Fuel-car sales reached 8 million in the first nine months, up 1.7% from a year earlier after an 18% drop in 2024.
Photo from Jiemian News
by ZHOU Shuqi
China's gasoline vehicle sales are rising again, defying expectations that the world's largest auto market would quickly turn electric. Sales reached 1 million units in September, the fourth straight month of year-on-year growth, according to the China Association of Automobile Manufacturers (CAAM).
From January to September, fuel-car sales totaled 8 million, up 1.7% from a year earlier after an 18% slump in 2024.

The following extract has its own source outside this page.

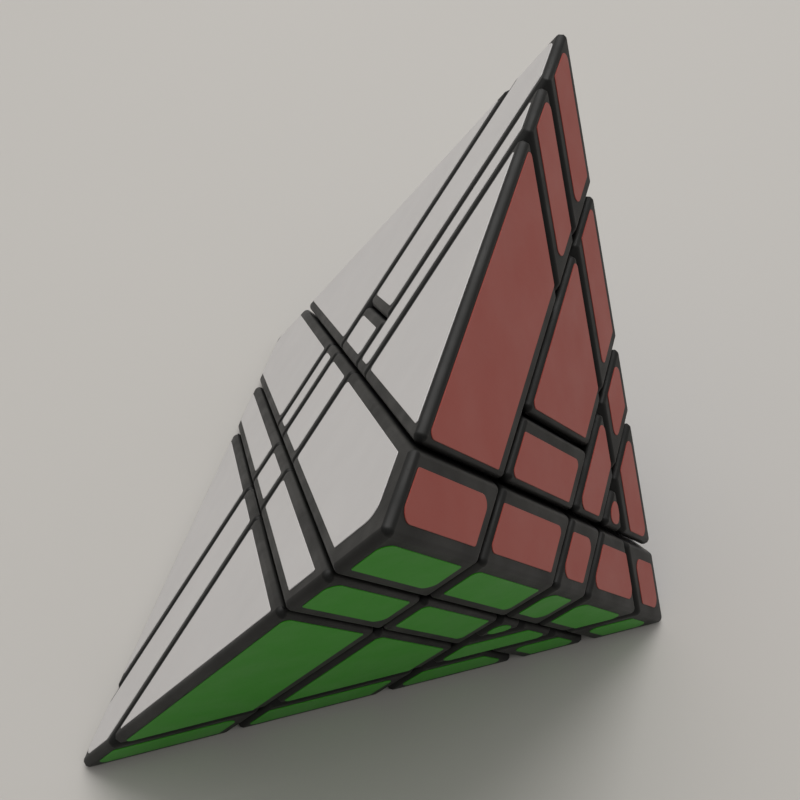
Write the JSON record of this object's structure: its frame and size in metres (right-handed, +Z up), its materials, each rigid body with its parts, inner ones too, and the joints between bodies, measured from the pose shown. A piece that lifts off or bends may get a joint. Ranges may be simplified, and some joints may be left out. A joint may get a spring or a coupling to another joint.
{
  "type": "pyramid twisty puzzle",
  "caption": "Square pyramid twisty puzzle: a hidden core with sprung, screwed centres carries edge and corner pieces that turn in layers, each face of the pyramid in its own colour.",
  "frame": {"origin": "middle of the bottom of the box round the puzzle, which lies on its south-west side face", "axes": "+X towards the apex along the resting face, +Y along the base edge that is off the ground, +Z up from the resting face"},
  "size_m": [0.0918, 0.1056, 0.0866],
  "materials": {
    "black_plastic": "satin",
    "core_plastic": "matt",
    "steel": "plain",
    "white_vinyl": "satin",
    "red_vinyl": "satin",
    "green_vinyl": "satin",
    "blue_vinyl": "satin",
    "orange_vinyl": "satin"
  },
  "bodies": {
    "core": {"core": "core_plastic", "screws": "steel", "springs": "steel", "washers": "steel"},
    "centre_east": {"centre_east": "black_plastic", "cap_east": "black_plastic"},
    "centre_west": {"centre_west": "black_plastic", "cap_west": "black_plastic"},
    "centre_north": {"centre_north": "black_plastic", "cap_north": "black_plastic"},
    "centre_south": {"centre_south": "black_plastic", "cap_south": "black_plastic"},
    "centre_apex": {"centre_apex": "black_plastic", "cap_apex": "black_plastic"},
    "centre_base": {"centre_base": "black_plastic", "cap_base": "black_plastic"},
    "edge_northeast": {"edge_northeast": "black_plastic", "edge_northeast_outer": "black_plastic"},
    "edge_northwest": {"edge_northwest": "black_plastic", "edge_northwest_outer": "black_plastic"},
    "edge_southeast": {"edge_southeast": "black_plastic"},
    "edge_southwest": {"edge_southwest": "black_plastic"},
    "edge_apex_east": {"edge_apex_east": "black_plastic", "edge_apex_east_outer": "black_plastic"},
    "edge_apex_west": {"edge_apex_west": "black_plastic", "edge_apex_west_outer": "black_plastic"},
    "edge_apex_north": {"edge_apex_north": "black_plastic", "edge_apex_north_outer": "black_plastic"},
    "edge_apex_south": {"edge_apex_south": "black_plastic"},
    "edge_base_east": {"edge_base_east": "black_plastic", "edge_base_east_outer": "black_plastic"},
    "edge_base_west": {"edge_base_west": "black_plastic", "edge_base_west_outer": "black_plastic"},
    "edge_base_north": {"edge_base_north": "black_plastic"},
    "edge_base_south": {"edge_base_south": "black_plastic", "edge_base_south_outer": "black_plastic"},
    "corner_apex_northeast": {"corner_apex_northeast": "black_plastic", "corner_apex_northeast_outer": "black_plastic"},
    "corner_apex_northwest": {"corner_apex_northwest": "black_plastic", "corner_apex_northwest_outer": "black_plastic"},
    "corner_apex_southeast": {"corner_apex_southeast": "black_plastic", "corner_apex_southeast_outer": "black_plastic"},
    "corner_apex_southwest": {"corner_apex_southwest": "black_plastic", "corner_apex_southwest_outer": "black_plastic"},
    "corner_base_northeast": {"corner_base_northeast": "black_plastic", "corner_base_northeast_outer": "black_plastic"},
    "corner_base_northwest": {"corner_base_northwest": "black_plastic", "corner_base_northwest_outer": "black_plastic"},
    "corner_base_southeast": {"corner_base_southeast": "black_plastic", "corner_base_southeast_outer": "black_plastic"},
    "corner_base_southwest": {"corner_base_southwest": "black_plastic", "corner_base_southwest_outer": "black_plastic"}
  },
  "joints": [
    {"name": "turn_east", "type": "hinge", "parent": "core", "child": "centre_east", "pos_m": [0.0075, 0, 0.02742], "axis": [0.4082, 0.7071, 0.5774], "continuous": true},
    {"name": "turn_west", "type": "hinge", "parent": "core", "child": "centre_west", "pos_m": [0.0075, 0, 0.02742], "axis": [0.4082, 0.7071, 0.5774], "continuous": true},
    {"name": "turn_north", "type": "hinge", "parent": "core", "child": "centre_north", "pos_m": [0.0075, 0, 0.02742], "axis": [0.4082, -0.7071, 0.5774], "continuous": true},
    {"name": "turn_south", "type": "hinge", "parent": "core", "child": "centre_south", "pos_m": [0.0075, 0, 0.02742], "axis": [0.4082, -0.7071, 0.5774], "continuous": true},
    {"name": "turn_apex", "type": "hinge", "parent": "core", "child": "centre_apex", "pos_m": [0.0075, 0, 0.02742], "axis": [0.8165, 0, -0.5774], "continuous": true},
    {"name": "turn_base", "type": "hinge", "parent": "core", "child": "centre_base", "pos_m": [0.0075, 0, 0.02742], "axis": [0.8165, 0, -0.5774], "continuous": true},
    {"name": "edge_northeast_with_north", "type": "hinge", "parent": "centre_east", "child": "edge_northeast", "pos_m": [0.0075, 0, 0.02742], "axis": [0.4082, -0.7071, 0.5774], "continuous": true},
    {"name": "edge_northwest_with_north", "type": "hinge", "parent": "centre_west", "child": "edge_northwest", "pos_m": [0.0075, 0, 0.02742], "axis": [0.4082, -0.7071, 0.5774], "continuous": true},
    {"name": "edge_southeast_with_south", "type": "hinge", "parent": "centre_east", "child": "edge_southeast", "pos_m": [0.0075, 0, 0.02742], "axis": [0.4082, -0.7071, 0.5774], "continuous": true},
    {"name": "edge_southwest_with_south", "type": "hinge", "parent": "centre_west", "child": "edge_southwest", "pos_m": [0.0075, 0, 0.02742], "axis": [0.4082, -0.7071, 0.5774], "continuous": true},
    {"name": "edge_apex_east_with_east", "type": "hinge", "parent": "centre_apex", "child": "edge_apex_east", "pos_m": [0.0075, 0, 0.02742], "axis": [0.4082, 0.7071, 0.5774], "continuous": true},
    {"name": "edge_apex_west_with_west", "type": "hinge", "parent": "centre_apex", "child": "edge_apex_west", "pos_m": [0.0075, 0, 0.02742], "axis": [0.4082, 0.7071, 0.5774], "continuous": true},
    {"name": "edge_apex_north_with_apex", "type": "hinge", "parent": "centre_north", "child": "edge_apex_north", "pos_m": [0.0075, 0, 0.02742], "axis": [0.8165, 0, -0.5774], "continuous": true},
    {"name": "edge_apex_south_with_apex", "type": "hinge", "parent": "centre_south", "child": "edge_apex_south", "pos_m": [0.0075, 0, 0.02742], "axis": [0.8165, 0, -0.5774], "continuous": true},
    {"name": "edge_base_east_with_east", "type": "hinge", "parent": "centre_base", "child": "edge_base_east", "pos_m": [0.0075, 0, 0.02742], "axis": [0.4082, 0.7071, 0.5774], "continuous": true},
    {"name": "edge_base_west_with_west", "type": "hinge", "parent": "centre_base", "child": "edge_base_west", "pos_m": [0.0075, 0, 0.02742], "axis": [0.4082, 0.7071, 0.5774], "continuous": true},
    {"name": "edge_base_north_with_base", "type": "hinge", "parent": "centre_north", "child": "edge_base_north", "pos_m": [0.0075, 0, 0.02742], "axis": [0.8165, 0, -0.5774], "continuous": true},
    {"name": "edge_base_south_with_base", "type": "hinge", "parent": "centre_south", "child": "edge_base_south", "pos_m": [0.0075, 0, 0.02742], "axis": [0.8165, 0, -0.5774], "continuous": true},
    {"name": "corner_apex_northeast_with_apex", "type": "hinge", "parent": "edge_northeast", "child": "corner_apex_northeast", "pos_m": [0.0075, 0, 0.02742], "axis": [0.8165, 0, -0.5774], "continuous": true},
    {"name": "corner_apex_northwest_with_apex", "type": "hinge", "parent": "edge_northwest", "child": "corner_apex_northwest", "pos_m": [0.0075, 0, 0.02742], "axis": [0.8165, 0, -0.5774], "continuous": true},
    {"name": "corner_apex_southeast_with_apex", "type": "hinge", "parent": "edge_southeast", "child": "corner_apex_southeast", "pos_m": [0.0075, 0, 0.02742], "axis": [0.8165, 0, -0.5774], "continuous": true},
    {"name": "corner_apex_southwest_with_apex", "type": "hinge", "parent": "edge_southwest", "child": "corner_apex_southwest", "pos_m": [0.0075, 0, 0.02742], "axis": [0.8165, 0, -0.5774], "continuous": true},
    {"name": "corner_base_northeast_with_base", "type": "hinge", "parent": "edge_northeast", "child": "corner_base_northeast", "pos_m": [0.0075, 0, 0.02742], "axis": [0.8165, 0, -0.5774], "continuous": true},
    {"name": "corner_base_northwest_with_base", "type": "hinge", "parent": "edge_northwest", "child": "corner_base_northwest", "pos_m": [0.0075, 0, 0.02742], "axis": [0.8165, 0, -0.5774], "continuous": true},
    {"name": "corner_base_southeast_with_base", "type": "hinge", "parent": "edge_southeast", "child": "corner_base_southeast", "pos_m": [0.0075, 0, 0.02742], "axis": [0.8165, 0, -0.5774], "continuous": true},
    {"name": "corner_base_southwest_with_base", "type": "hinge", "parent": "edge_southwest", "child": "corner_base_southwest", "pos_m": [0.0075, 0, 0.02742], "axis": [0.8165, 0, -0.5774], "continuous": true}
  ],
  "couplings": [
    {"joint": "edge_northeast_with_north", "follows": "turn_north", "ratio": 1},
    {"joint": "edge_northwest_with_north", "follows": "turn_north", "ratio": 1},
    {"joint": "edge_southeast_with_south", "follows": "turn_south", "ratio": 1},
    {"joint": "edge_southwest_with_south", "follows": "turn_south", "ratio": 1},
    {"joint": "edge_apex_east_with_east", "follows": "turn_east", "ratio": 1},
    {"joint": "edge_apex_west_with_west", "follows": "turn_west", "ratio": 1},
    {"joint": "edge_apex_north_with_apex", "follows": "turn_apex", "ratio": 1},
    {"joint": "edge_apex_south_with_apex", "follows": "turn_apex", "ratio": 1},
    {"joint": "edge_base_east_with_east", "follows": "turn_east", "ratio": 1},
    {"joint": "edge_base_west_with_west", "follows": "turn_west", "ratio": 1},
    {"joint": "edge_base_north_with_base", "follows": "turn_base", "ratio": 1},
    {"joint": "edge_base_south_with_base", "follows": "turn_base", "ratio": 1},
    {"joint": "corner_apex_northeast_with_apex", "follows": "turn_apex", "ratio": 1},
    {"joint": "corner_apex_northwest_with_apex", "follows": "turn_apex", "ratio": 1},
    {"joint": "corner_apex_southeast_with_apex", "follows": "turn_apex", "ratio": 1},
    {"joint": "corner_apex_southwest_with_apex", "follows": "turn_apex", "ratio": 1},
    {"joint": "corner_base_northeast_with_base", "follows": "turn_base", "ratio": 1},
    {"joint": "corner_base_northwest_with_base", "follows": "turn_base", "ratio": 1},
    {"joint": "corner_base_southeast_with_base", "follows": "turn_base", "ratio": 1},
    {"joint": "corner_base_southwest_with_base", "follows": "turn_base", "ratio": 1}
  ]
}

The recovery highlights how deep discounts and government incentives are supporting demand for conventional models even as automakers expand electric production. Fitch Ratings expects growth in new-energy vehicle (NEV) sales to slow in 2026, with market penetration rising only modestly to about 55%, as subsidies fade and competition intensifies.
YANG Jing, director at Fitch Ratings Asia-Pacific Corporate Research, said plug-in hybrids are replacing entry-level demand and pushing gasoline models upmarket. She said the trend is concentrating market share among leading brands and forcing weaker players out.
Discounts and subsidies
The rebound has been driven by price cuts and policy support. The China Passenger Car Association (CPCA) said traditional car discounts averaged 23.9% in September, more than double those for NEVs, and have stayed above 22% for 10 consecutive months.
Compact sedans such as Nissan's Sylphy now sell for about 60,000 to 70,000 yuan (US$8,421–$9,825) after dealer incentives. Mid-range and premium brands have also reduced prices by tens of thousands of yuan, and luxury marques have trimmed more than 100,000 yuan from sticker prices.
China's vehicle trade-in subsidy program, a government-backed initiative offering cash incentives for scrapping older cars, has also lifted demand. The program now covers vehicles meeting China IV emission standards, roughly equivalent to Europe's Euro IV. Owners scrapping cars with 2.0-liter or smaller engines can receive up to 15,000 yuan, while those trading in for new cars get as much as 13,000 yuan.
LI Yanwei, an expert at the China Automobile Dealers Association (CADA), said cities such as Chengdu, where local governments provide stronger fuel-car subsidies, have seen the most visible increases in sales.
Joint-venture automakers including Dongfeng Nissan, Beijing Hyundai and GAC Toyota have adopted fixed "one-price" policies, replacing haggling with transparent pricing across dealerships. Dealers said the approach has eased competition and helped attract more buyers.
Smarter combustion cars
Automakers are upgrading gasoline models with digital features to retain customers. SAIC Volkswagen's new Passat, Tiguan L and Teramont Pro models now include advanced highway driving assistance, while Dongfeng Nissan's Teana is the first gasoline car to feature Huawei's smart cockpit system.
A senior executive at a joint-venture automaker said intelligent upgrades for combustion vehicles are technically more challenging because they require tighter integration of engines, transmissions, braking and sensor systems.
Yang from Fitch said such upgrades could extend the life cycle of traditional models. Some consumers remain cautious about battery safety and charging convenience, she said, adding that smarter fuel cars could encourage replacement purchases.
Outlook for 2026
China will halve purchase taxes on NEVs next year, narrowing cost differences with gasoline cars. Yang said consumers are likely to compare total ownership costs more carefully, and fuel cars could regain a value-for-money edge if the price gap continues to shrink.
Fitch said the auto sector this year is showing a "higher volume, lower margin" pattern: incentives have boosted retail demand but eroded prices. With many regional subsidies expiring in the fourth quarter, Fitch expects sales to be flat or slightly weaker from a year earlier, with full-year retail growth of 6% to 7%.
As part of a nationwide campaign to curb cut-throat competition, authorities have urged automakers to avoid destructive price wars and strengthen supply-chain discipline. Measures include standardized pricing, shorter supplier payment terms, and limits on excessive marketing.
Yang cautioned that enforcement may prove difficult since most automakers already operate with negative working capital, meaning tighter payment terms could further strain cash flow. Proposed revisions to China's Price Law are expected to play a key role in regulating below-cost pricing and promoting a more orderly market, she added.